Kinda fucked up that it's not only about being smart or having the tenacity to acquire these kind of jobs but that it's also depending on the altruistic mindset and resiliency of people. The pool of people having most if these traits is quite slim..
The challenge is the peer review system - not saying it can't be done, but facilitating quality reviews is often costly.
There has, however, been a push to publish articles as "open access" which costs more for the author but makes it publicly available free of charge to read.
Overall the system is still a pretty big scam, but would be difficult to make 100% free.

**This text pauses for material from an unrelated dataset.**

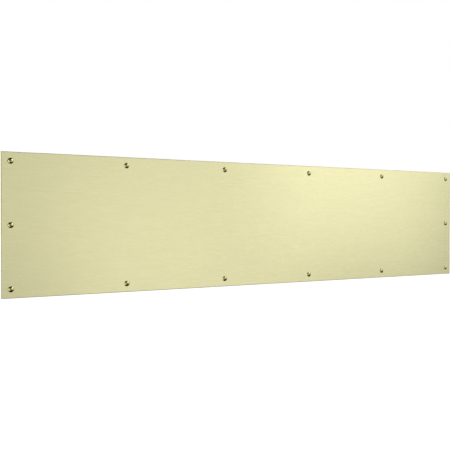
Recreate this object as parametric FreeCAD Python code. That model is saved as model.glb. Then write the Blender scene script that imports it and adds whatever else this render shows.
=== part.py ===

There's groups doing free peer review in a mutual aid sort of way. As I understand it, reviewers don't really get paid anyway and the work is often dumped on students around the professor. Example of a group doing community peer review: https://archaeo.peercommunityin.org/PCIArchaeology/
States/academic institutions have to make it part of the job description of people. Get designated an editor of a journal? Your Uni understands and hands you an additional TA to lighten the load elsewhere and/or deal with the paperwork aspects.
The reviewing itself is already done pro bono anyways.
But why? If the science is accurate and reproducible, where it is published shouldn't matter. Like if I solved one of those unsolvable math problems and posted the answer and my work to Reddit or another popular social media, surely someone important would find out. Right?